Chapter books is one of the few genres where it is desirable to add subsequent stories.  Kids get hooked at just the right age to read about their same favorite characters in a wide variety of adventures. 

Junie B. Jones.  Magic Tree House.  Jigsaw Jones.  Diary of a Whimpy Kid.

Chapter books are not lucrative by anybody’s standards.  But they do serve a noble purpose for kids.  They tap into the unconditional love that kids have for their passion of the moment.  If we are lucky, that passionate moment happens to be ours.

Now, I love my first book in the “series”.  I thought I loved the second book, as well.  However, I had to laugh when I pulled out the half finished WIP for the first time in almost a year. 

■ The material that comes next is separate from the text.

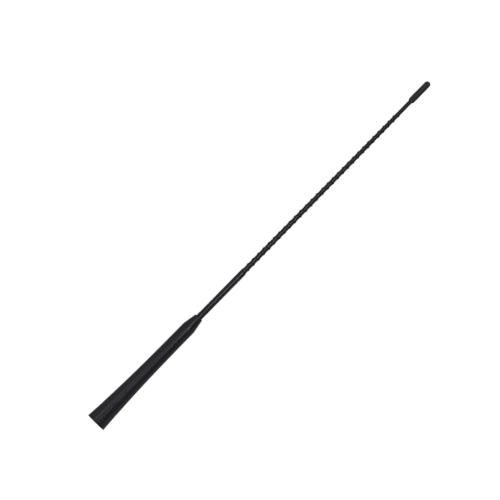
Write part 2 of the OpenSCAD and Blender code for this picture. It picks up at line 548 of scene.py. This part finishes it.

It was Ugh-ly.  With a capital U.

I think I’ve forgotten how truly horrible first drafts can be.  It had more spelling errors, typos and grammar mishaps than should be legal in a WIP.  For just one second, I felt compelled to fix everything as I read.  Then I stopped myself.

Rough drafts are supposed to be ugly.  They are imperfect by nature.  Yet at the same time, they are more perfect than we can ever imagine.  For they are the culmination of our passionate moments as writers.  They hold a certain magic that can never be duplicated.

I have held back on finishing this second book because I didn’t want to waste my time writing all thirteen adventures only to find out the first book would never see the light of a bookstore. 

But, the itch to finish the second one is strong right now.  I actually added an extra 1,700 words to it last night.  Already I am looking forward to editing.  I can’t wait to turn something this Ugh-ly into something readable. 

Such is the joy of writing.

How bad are your rough drafts?  Do you cringe when you reread them?  Or, do you edit as you go?  Can you feel the magic in those first, imperfect sentences and know that something beautiful is waiting to get teased from the tangled mess?

Are you a series writer?  If so, why and what genre do you write for?